> _TASK GOAL_: Return the first line, the line containing "was baked in.", and every line between them, exactly as they stand.

> _GIVEN RECORDS_:

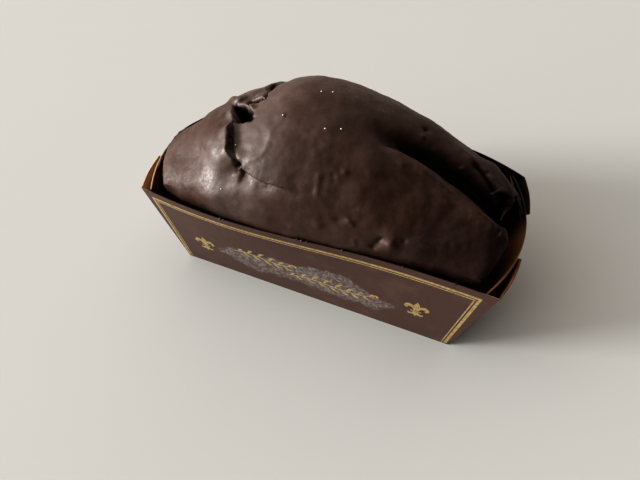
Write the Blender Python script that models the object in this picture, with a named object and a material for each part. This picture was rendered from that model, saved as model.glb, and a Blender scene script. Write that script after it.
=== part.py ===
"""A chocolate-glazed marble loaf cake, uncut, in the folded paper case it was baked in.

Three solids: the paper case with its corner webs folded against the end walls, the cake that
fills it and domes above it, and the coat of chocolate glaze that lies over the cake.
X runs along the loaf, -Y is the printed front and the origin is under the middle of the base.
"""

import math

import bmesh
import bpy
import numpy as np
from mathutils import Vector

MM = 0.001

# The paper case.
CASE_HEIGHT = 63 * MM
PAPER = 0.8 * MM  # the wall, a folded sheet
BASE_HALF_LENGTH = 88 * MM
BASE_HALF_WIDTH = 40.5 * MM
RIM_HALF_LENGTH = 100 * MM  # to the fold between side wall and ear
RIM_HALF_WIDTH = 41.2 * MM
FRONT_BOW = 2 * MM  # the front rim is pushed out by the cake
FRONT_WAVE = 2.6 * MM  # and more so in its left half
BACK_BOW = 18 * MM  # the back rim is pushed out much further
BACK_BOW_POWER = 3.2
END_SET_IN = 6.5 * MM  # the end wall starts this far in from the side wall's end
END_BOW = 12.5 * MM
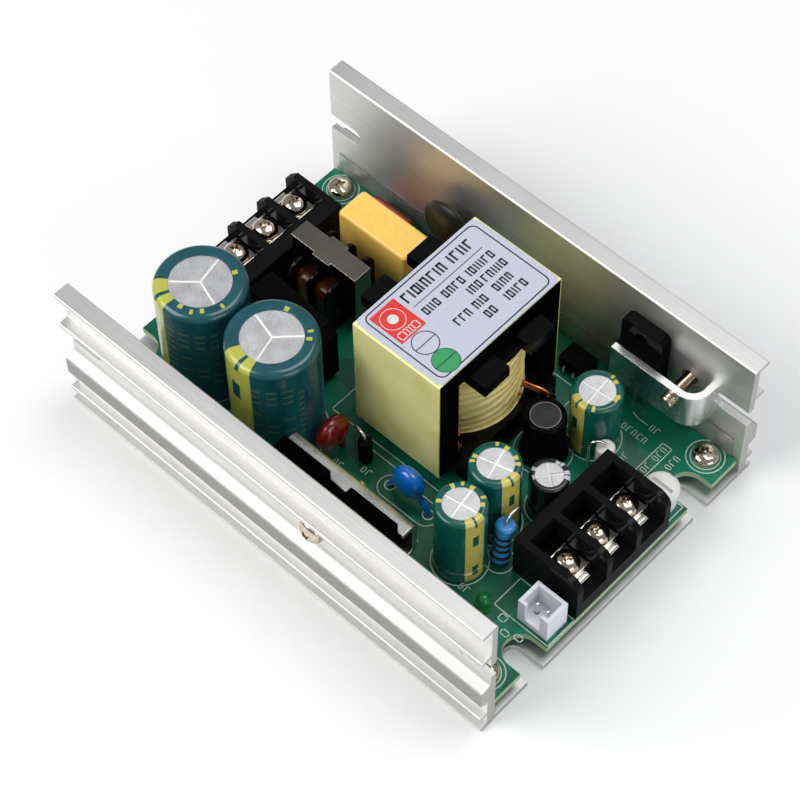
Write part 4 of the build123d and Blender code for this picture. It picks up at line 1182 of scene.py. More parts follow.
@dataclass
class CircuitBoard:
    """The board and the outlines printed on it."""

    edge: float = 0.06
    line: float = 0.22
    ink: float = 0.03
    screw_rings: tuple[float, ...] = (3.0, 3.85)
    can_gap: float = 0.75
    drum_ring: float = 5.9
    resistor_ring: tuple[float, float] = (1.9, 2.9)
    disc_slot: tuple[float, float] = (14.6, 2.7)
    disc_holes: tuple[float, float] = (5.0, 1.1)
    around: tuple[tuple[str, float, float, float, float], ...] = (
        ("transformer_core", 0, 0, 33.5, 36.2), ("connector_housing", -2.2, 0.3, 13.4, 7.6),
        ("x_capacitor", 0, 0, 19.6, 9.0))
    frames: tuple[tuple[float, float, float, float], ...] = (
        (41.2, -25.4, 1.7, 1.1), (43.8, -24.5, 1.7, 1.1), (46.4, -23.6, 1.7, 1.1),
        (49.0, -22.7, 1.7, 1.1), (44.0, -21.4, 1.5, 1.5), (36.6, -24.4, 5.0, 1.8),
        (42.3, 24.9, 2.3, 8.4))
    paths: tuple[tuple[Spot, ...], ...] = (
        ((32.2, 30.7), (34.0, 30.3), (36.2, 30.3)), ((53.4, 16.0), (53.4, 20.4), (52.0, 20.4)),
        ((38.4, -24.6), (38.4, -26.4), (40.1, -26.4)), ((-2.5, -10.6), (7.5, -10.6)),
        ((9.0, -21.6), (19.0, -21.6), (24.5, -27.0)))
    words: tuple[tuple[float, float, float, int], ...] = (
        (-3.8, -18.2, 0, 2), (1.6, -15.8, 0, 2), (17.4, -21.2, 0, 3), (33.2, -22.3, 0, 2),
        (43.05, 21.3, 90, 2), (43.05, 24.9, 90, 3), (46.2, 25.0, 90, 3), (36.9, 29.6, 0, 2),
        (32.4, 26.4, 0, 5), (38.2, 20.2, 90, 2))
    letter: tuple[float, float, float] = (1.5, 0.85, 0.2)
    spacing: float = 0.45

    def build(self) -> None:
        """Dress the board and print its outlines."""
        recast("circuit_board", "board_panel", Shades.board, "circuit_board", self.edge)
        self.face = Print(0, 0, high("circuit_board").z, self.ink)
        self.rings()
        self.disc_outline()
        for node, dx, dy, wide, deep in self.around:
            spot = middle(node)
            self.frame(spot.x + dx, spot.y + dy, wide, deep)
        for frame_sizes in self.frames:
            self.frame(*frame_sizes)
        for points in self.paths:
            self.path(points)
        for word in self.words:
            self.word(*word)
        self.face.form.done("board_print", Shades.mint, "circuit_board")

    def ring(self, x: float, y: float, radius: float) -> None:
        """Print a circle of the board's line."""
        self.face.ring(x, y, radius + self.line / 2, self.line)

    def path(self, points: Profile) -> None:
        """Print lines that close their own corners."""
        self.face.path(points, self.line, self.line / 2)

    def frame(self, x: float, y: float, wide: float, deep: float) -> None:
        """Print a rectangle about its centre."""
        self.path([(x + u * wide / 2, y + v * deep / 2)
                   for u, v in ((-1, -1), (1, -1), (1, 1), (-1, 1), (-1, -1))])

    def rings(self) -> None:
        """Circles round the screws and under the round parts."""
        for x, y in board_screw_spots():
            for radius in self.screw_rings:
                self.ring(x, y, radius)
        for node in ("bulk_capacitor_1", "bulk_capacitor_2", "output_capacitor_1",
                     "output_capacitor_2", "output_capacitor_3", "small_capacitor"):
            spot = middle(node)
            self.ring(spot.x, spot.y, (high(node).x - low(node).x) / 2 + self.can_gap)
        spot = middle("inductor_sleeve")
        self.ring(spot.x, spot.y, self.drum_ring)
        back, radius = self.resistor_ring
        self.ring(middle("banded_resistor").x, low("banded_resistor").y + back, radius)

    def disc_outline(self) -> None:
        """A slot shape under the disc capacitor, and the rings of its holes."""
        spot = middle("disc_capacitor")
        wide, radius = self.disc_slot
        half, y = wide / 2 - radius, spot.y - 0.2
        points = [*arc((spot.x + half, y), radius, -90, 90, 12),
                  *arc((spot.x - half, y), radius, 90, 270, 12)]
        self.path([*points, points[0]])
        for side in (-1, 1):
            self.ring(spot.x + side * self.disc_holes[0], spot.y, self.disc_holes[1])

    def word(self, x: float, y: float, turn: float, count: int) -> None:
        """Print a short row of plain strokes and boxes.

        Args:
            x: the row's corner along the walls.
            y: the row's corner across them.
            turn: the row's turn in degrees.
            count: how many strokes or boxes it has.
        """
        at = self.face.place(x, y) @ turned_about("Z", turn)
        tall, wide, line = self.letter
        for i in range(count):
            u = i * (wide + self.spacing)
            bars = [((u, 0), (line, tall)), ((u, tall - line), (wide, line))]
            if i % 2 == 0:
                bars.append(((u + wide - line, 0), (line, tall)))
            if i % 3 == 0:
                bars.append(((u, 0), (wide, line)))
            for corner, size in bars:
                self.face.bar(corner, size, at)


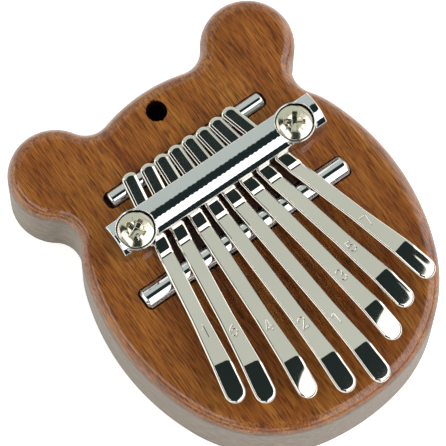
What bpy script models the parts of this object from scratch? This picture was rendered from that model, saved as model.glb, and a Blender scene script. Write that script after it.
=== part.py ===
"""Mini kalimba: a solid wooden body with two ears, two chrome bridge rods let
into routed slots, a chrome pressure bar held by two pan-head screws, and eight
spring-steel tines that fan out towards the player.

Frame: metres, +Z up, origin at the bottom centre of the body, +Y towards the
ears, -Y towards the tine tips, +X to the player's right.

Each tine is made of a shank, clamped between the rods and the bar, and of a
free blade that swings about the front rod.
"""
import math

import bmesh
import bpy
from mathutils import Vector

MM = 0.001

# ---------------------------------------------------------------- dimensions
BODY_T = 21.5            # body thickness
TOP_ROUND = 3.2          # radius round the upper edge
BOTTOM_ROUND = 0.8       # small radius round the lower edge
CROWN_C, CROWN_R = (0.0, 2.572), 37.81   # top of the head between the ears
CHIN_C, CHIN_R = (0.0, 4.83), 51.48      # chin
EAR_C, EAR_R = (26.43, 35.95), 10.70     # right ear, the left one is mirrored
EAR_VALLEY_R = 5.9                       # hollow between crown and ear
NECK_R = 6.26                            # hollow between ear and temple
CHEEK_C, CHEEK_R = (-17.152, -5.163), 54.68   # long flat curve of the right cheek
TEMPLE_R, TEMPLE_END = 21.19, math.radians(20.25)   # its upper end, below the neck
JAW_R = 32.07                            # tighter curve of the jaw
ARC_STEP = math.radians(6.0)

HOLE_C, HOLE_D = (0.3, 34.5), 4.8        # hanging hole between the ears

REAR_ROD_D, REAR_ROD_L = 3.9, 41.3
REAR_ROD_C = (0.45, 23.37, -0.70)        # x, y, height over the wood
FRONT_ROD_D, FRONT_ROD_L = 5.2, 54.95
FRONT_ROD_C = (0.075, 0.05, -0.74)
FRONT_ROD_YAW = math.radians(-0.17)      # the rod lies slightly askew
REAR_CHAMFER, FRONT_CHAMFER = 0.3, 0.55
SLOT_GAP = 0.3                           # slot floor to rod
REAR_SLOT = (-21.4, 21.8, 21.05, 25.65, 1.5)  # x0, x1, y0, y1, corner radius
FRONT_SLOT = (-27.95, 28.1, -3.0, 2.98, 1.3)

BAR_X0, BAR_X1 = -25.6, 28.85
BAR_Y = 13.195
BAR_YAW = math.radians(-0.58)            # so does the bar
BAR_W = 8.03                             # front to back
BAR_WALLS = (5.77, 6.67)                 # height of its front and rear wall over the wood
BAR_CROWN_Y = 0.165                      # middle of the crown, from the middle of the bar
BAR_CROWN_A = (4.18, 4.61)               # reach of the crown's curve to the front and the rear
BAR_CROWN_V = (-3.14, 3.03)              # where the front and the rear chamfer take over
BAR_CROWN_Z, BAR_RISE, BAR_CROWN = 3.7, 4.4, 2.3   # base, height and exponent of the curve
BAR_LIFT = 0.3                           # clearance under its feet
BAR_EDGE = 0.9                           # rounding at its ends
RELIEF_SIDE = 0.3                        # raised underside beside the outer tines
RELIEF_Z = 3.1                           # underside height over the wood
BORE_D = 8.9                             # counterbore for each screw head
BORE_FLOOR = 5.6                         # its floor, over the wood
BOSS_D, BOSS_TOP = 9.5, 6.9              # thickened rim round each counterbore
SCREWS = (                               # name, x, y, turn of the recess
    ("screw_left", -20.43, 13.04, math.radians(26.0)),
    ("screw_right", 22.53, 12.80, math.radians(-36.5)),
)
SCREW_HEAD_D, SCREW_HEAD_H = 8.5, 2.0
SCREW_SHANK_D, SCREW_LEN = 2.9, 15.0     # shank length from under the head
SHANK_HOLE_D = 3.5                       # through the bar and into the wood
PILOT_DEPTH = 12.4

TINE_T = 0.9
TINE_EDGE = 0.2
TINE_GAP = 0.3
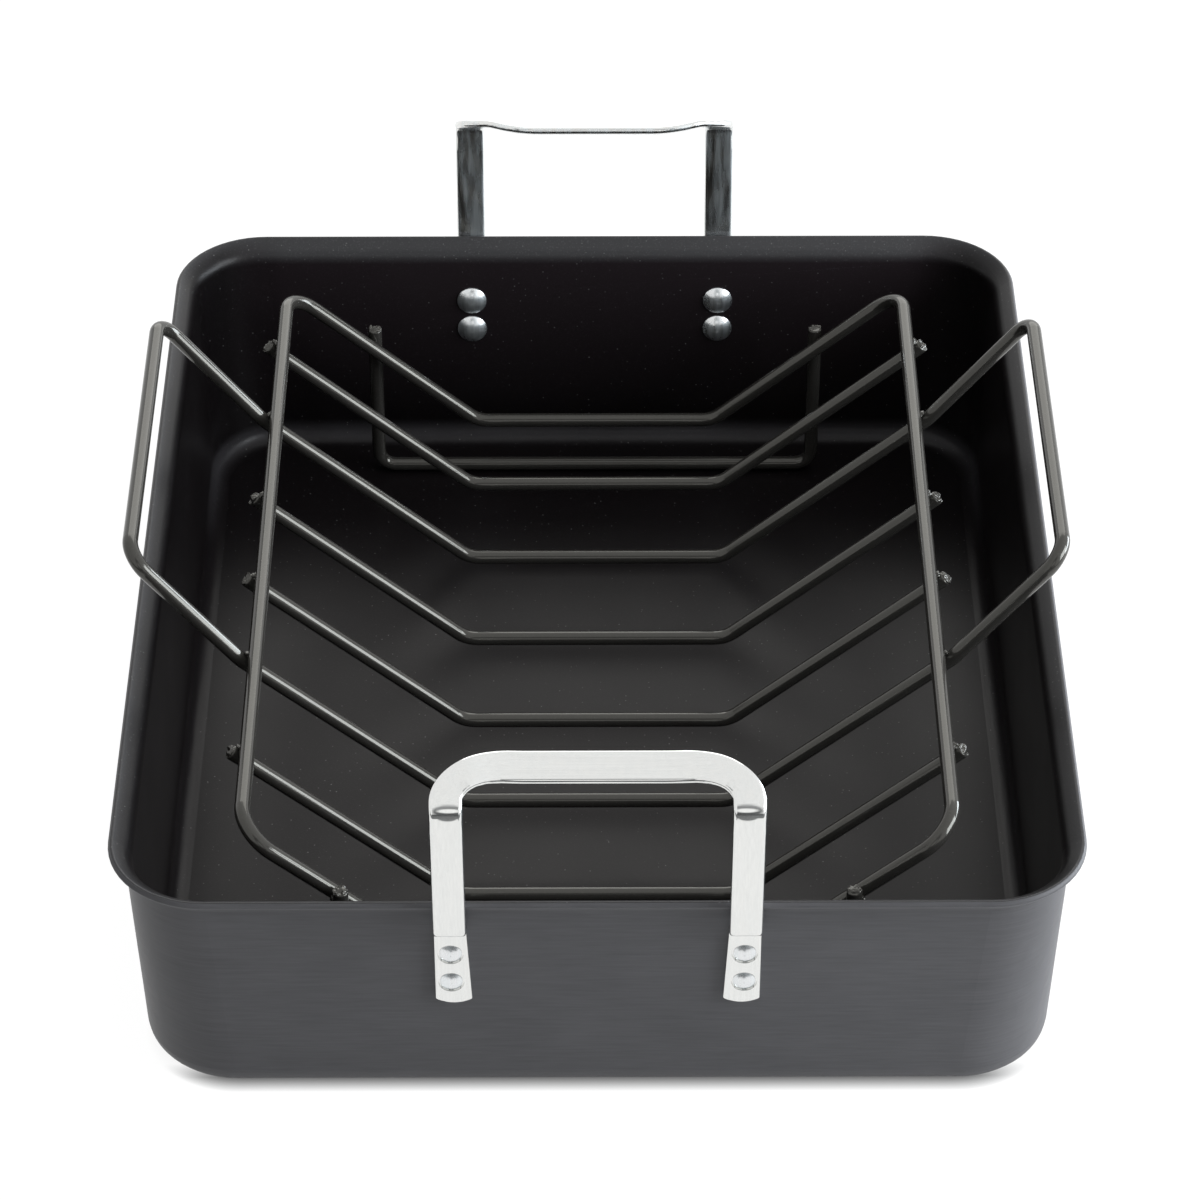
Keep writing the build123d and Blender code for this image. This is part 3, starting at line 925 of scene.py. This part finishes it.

> _TASK OUTPUT_:
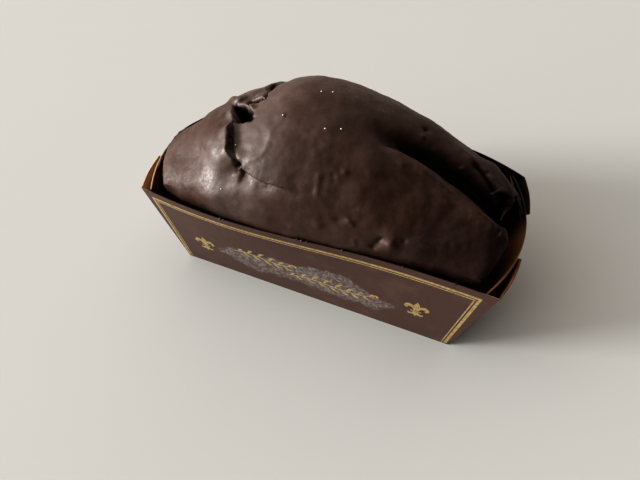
Write the Blender Python script that models the object in this picture, with a named object and a material for each part. This picture was rendered from that model, saved as model.glb, and a Blender scene script. Write that script after it.
=== part.py ===
"""A chocolate-glazed marble loaf cake, uncut, in the folded paper case it was baked in.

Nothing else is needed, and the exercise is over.